In fact, the war lasted for three bitter years, costing the British Empire its heaviest victory ever, and levying from the Boers their land, many of their best men, women and children, and their very dream of freedom and independence.

Still today, the scars from the Anglo-Boer War are evident in the estrangement and mistrust that divides English- and Afrikaans-speaking South Africans.

Difaqane Wars

Up until about thirty years before the Voortrekkers pushed northwards into the African hinterland, most of the northern and eastern interior of southern Africa had been occupied for some centuries by a relatively stable Iron-age culture of black pastoralists.

But, by this time, the ever-expanding populations who occupied the country's principal grazing lands, began to cause tribes to crowd each other. From the beginning of the 19th century powerful warlords emerged among them, conquering and consolidating all the lesser tribes that lived in the interior.

Most significant of these was Shaka founder and first king of the Zulu nation. Shaka was a merciless ruler and a brilliant military tactician, who was dubbed 'the black Napoleon'. By 1820 several prominent warlords faced each other across the grassveld and mountainous expanses.

For a decade their 'impis', or regimented warriors, engaged in ferocious wars that laid waste this once peaceful pastoral area. These Difaqane wars were followed by widespread droughts that contributed to the decimation of the tribes living north and west of the Drakensberg Escarpment. 

To the east of the Escarpment lived the highly militarized and proud Zulus, against whom the Voortrekkers waged many bloody battles — gunpowder and lead against stabbing spears and cowhide shields — eventually subduing them at the Battle of Blood River.

But it was only after later wars against the British Army, and later through crippling taxes and land legislation, that the military power of the Zulus was broken. All these events drove the country's black people to seek work on white-owned farms, and later in the mines and supporting industries.

When peace was signed between Boer and Briton in 1902, the Boers managed to delay British plans to extend the voting franchise to all South Africans. When the Union of South Africa was formed in 1910, they once again bargained to keep politics an all-white affair.

Slaves and Indentured Workers

Slavery was a fundamental part of the development of the Cape colony. The small number of Hottentots were never willing servants, so the Dutch imported slaves, mainly from East Africa, Madagascar and the Netherlands' territories in the East, to carry out all manual labour.

There was a fair degree of mixing between white colonists, freed slaves, the Khoikhoi and various black people where these cultures met and from these associations were born the country's three million Coloureds, a group of great diversity, although the descendants of those who came from the East Indies, the Cape Malays, have retained a strong identity through their Islamic faith and culture. 

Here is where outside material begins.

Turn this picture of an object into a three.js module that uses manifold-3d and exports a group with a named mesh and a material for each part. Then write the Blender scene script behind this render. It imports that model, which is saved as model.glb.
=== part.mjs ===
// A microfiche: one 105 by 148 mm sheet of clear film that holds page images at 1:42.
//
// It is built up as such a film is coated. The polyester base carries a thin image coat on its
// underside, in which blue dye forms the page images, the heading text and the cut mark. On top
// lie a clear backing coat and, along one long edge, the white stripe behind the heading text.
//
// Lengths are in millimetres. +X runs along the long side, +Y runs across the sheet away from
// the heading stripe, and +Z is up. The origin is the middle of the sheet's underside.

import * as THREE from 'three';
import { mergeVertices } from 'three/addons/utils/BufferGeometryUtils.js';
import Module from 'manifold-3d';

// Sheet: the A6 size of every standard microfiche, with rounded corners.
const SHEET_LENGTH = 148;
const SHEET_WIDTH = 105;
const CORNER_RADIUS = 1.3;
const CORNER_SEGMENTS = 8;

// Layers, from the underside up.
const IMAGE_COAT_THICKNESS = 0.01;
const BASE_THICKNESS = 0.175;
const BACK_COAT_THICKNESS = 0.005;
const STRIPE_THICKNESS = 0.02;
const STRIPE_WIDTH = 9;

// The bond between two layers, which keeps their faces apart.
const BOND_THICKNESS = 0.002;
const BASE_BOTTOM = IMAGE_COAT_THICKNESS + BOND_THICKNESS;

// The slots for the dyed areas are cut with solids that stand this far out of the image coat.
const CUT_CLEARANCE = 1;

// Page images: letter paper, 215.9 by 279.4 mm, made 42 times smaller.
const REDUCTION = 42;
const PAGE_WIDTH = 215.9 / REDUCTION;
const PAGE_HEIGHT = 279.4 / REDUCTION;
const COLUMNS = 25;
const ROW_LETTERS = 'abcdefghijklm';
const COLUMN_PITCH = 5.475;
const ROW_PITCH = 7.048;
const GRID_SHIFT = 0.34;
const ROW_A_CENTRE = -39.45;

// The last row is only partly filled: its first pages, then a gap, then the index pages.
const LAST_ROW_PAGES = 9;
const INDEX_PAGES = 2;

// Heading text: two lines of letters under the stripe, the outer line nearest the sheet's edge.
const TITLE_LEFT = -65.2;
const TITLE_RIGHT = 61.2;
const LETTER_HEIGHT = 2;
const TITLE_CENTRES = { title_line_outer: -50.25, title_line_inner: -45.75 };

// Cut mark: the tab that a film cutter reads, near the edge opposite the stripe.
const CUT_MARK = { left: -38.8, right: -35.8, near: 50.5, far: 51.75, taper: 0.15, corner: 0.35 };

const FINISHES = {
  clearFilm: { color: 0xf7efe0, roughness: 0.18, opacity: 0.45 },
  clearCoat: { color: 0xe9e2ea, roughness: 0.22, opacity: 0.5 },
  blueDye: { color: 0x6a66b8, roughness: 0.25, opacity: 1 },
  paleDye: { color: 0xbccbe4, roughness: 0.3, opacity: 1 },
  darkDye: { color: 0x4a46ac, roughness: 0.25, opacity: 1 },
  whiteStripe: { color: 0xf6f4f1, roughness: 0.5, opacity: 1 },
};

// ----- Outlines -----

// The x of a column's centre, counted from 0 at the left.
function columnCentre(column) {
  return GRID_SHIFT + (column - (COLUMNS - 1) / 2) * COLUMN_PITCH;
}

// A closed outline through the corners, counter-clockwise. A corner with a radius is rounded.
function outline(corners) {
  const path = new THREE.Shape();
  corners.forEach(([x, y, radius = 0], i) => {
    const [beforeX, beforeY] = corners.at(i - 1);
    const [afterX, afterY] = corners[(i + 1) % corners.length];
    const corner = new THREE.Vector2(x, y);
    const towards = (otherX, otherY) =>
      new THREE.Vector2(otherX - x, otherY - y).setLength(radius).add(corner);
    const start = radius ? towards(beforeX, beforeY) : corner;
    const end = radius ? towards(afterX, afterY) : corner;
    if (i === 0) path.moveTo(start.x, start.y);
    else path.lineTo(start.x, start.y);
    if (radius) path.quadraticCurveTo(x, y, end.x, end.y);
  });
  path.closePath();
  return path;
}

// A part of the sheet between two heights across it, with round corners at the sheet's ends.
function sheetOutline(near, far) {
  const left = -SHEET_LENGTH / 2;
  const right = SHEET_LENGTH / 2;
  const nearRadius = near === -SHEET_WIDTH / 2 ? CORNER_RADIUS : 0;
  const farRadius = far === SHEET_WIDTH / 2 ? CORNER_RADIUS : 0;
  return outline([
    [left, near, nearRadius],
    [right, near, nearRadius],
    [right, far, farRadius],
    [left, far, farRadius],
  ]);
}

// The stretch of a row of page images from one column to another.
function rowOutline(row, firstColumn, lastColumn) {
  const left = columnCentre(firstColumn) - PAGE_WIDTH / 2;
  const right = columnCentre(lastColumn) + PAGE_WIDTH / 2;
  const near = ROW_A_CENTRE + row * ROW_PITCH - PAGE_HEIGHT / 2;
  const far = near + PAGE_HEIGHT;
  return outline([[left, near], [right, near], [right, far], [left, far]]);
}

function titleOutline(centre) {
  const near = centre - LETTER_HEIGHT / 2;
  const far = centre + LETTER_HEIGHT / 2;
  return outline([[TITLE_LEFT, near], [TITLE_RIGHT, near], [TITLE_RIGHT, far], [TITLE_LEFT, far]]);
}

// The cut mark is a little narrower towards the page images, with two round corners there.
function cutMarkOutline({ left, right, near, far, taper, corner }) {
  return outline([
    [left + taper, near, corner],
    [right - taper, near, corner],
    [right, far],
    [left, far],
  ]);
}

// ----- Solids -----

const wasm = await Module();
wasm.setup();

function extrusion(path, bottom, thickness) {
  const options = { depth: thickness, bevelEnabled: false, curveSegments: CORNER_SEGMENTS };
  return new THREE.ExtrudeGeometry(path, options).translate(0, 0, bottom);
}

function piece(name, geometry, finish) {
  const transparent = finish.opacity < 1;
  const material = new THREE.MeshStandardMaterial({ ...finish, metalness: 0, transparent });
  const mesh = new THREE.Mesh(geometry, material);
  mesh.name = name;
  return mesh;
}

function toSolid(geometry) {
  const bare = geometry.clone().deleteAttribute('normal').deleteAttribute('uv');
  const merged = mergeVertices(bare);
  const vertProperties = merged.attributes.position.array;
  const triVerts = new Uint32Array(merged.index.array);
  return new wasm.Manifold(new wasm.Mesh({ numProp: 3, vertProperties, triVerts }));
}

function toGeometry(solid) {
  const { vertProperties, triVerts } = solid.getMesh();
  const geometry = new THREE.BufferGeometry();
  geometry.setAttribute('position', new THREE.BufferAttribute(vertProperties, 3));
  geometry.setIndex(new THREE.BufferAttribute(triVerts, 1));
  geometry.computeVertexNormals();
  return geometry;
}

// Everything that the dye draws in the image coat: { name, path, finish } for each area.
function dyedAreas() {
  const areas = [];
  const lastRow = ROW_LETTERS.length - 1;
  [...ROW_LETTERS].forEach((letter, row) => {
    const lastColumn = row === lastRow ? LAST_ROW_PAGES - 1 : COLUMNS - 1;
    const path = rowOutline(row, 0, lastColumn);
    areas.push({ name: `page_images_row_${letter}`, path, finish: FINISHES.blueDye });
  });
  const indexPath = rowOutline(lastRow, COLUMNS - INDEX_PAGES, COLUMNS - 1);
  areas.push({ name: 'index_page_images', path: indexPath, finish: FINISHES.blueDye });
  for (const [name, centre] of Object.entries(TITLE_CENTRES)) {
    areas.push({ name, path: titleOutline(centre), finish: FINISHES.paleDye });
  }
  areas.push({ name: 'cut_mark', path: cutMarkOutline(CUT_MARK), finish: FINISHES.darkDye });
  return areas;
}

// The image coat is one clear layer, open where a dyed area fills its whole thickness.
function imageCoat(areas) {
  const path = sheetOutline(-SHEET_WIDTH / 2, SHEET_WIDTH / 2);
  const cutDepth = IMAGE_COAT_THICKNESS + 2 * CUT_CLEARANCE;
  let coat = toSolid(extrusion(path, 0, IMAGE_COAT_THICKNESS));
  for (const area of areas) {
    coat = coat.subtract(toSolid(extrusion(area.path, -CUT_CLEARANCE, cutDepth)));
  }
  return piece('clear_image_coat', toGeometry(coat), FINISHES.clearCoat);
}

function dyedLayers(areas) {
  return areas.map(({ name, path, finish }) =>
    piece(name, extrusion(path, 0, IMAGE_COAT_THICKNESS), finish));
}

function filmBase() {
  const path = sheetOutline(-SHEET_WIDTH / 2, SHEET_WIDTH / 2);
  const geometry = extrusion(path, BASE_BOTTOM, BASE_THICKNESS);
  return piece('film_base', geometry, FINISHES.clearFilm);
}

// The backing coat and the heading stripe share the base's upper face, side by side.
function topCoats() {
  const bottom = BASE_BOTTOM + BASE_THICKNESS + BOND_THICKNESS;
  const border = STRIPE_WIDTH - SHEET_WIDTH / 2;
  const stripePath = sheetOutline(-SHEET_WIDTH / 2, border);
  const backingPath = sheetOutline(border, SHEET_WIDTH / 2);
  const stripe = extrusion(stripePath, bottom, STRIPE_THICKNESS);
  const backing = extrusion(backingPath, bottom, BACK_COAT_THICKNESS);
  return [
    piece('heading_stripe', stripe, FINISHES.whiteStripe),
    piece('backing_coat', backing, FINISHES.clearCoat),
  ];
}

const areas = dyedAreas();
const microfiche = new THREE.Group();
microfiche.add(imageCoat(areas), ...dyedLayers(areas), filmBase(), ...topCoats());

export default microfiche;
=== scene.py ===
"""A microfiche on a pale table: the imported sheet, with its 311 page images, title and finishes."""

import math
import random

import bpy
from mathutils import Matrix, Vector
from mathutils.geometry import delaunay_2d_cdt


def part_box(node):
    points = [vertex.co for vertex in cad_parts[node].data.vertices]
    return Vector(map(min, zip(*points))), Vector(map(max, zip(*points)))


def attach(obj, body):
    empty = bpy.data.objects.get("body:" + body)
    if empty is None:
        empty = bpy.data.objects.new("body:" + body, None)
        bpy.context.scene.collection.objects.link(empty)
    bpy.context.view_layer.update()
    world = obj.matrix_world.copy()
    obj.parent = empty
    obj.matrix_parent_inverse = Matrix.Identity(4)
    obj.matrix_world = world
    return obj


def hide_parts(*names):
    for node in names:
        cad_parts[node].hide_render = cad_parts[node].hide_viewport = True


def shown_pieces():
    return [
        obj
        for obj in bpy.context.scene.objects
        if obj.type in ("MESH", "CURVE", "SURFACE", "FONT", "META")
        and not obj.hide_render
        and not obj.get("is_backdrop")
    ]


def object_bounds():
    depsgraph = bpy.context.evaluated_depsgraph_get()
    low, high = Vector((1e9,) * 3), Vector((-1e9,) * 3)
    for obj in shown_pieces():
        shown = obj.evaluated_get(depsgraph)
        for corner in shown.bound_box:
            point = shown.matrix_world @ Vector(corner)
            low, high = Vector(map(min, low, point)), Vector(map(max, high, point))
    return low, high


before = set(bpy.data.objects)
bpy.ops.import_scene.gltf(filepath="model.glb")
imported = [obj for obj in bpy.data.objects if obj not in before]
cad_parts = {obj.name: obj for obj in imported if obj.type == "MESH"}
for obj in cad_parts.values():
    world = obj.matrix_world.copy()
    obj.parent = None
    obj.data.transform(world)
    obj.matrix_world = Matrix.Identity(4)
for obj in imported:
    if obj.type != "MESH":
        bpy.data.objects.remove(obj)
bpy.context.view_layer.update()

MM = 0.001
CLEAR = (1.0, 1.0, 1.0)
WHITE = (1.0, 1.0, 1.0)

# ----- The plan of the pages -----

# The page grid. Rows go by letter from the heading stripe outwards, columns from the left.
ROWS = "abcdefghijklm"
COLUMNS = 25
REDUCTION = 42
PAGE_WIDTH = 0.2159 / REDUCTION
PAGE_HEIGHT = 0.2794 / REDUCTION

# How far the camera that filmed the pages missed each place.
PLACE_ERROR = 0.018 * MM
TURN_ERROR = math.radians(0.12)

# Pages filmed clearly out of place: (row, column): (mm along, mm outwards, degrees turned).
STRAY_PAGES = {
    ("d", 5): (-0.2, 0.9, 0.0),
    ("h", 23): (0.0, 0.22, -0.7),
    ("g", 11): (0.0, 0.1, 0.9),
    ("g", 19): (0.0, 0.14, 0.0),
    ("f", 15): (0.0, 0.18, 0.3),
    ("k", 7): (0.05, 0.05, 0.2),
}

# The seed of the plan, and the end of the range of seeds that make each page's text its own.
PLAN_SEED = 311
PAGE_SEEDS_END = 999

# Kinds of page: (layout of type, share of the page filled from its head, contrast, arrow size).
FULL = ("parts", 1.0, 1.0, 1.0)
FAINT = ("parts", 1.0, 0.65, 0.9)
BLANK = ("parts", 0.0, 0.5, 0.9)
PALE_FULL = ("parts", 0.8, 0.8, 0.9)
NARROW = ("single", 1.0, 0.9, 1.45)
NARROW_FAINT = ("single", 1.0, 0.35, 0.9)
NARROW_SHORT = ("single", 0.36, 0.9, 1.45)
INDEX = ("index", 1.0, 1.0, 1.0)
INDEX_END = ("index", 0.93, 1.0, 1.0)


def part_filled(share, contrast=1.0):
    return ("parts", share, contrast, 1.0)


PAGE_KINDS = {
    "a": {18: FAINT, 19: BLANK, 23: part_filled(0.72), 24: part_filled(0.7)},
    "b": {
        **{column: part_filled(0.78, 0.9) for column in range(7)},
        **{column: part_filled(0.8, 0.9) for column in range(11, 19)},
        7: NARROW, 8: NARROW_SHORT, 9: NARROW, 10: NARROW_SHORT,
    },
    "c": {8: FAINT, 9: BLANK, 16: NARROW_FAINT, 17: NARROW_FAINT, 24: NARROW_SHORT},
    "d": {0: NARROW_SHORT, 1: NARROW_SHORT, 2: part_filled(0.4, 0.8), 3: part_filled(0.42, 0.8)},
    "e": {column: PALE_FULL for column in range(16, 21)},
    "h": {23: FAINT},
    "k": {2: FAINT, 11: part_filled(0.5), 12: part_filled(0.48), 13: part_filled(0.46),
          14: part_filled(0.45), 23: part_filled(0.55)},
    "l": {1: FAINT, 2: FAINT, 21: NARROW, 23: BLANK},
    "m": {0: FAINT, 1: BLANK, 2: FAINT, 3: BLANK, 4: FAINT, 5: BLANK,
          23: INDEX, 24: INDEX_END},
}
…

After colonization the British settlers turned most of Natal's lush, subtropical coastal bushveld into undulating sugar cane plantations.

To work in the cane fields, they brought in indentured labourers from India. When their contracts were up, the Indians were offered either a free passage home or title to a plot of Crown Land. Most chose to stay, forming the 'Asian' population of South Africa. 

Immigrants Welcome

After the two world wars, South Africa welcomed a flood of immigrants from the devastation of war-torn Europe; later, during the decolonization of Africa in the 1960's and '70s, 'sunny South Africa' received a wave of expatriate refugees who chose to remain in Africa rather than return to Europe. 

First People

And yet, before the white people, before even the black people lived here, South Africa was inhabited by the San (Bushmen), they who called themselves the 'first people'.

The San had few material possessions and a rich mythical and spiritual life. But these children of nature were essentially hunter-gatherers who roamed the veld taking only what they needed; white farmers could not tolerate their wild ways, and so they were shot like vermin.

First, they were pushed into the Drakensberg mountains, and finally into the western deserts. It is now only in the Kalahari thirstland, beyond South African borders, that San survive in small numbers. But, in the caves that pock the Drakensberg's sandstone base, their shamans painted the walls with animal, human and mythical figures.

This legacy of cave paintings has been called the greatest art gallery in the world. Who lived here before the San, no-one knows, but some of the earliest hominid remains have been found in South Africa.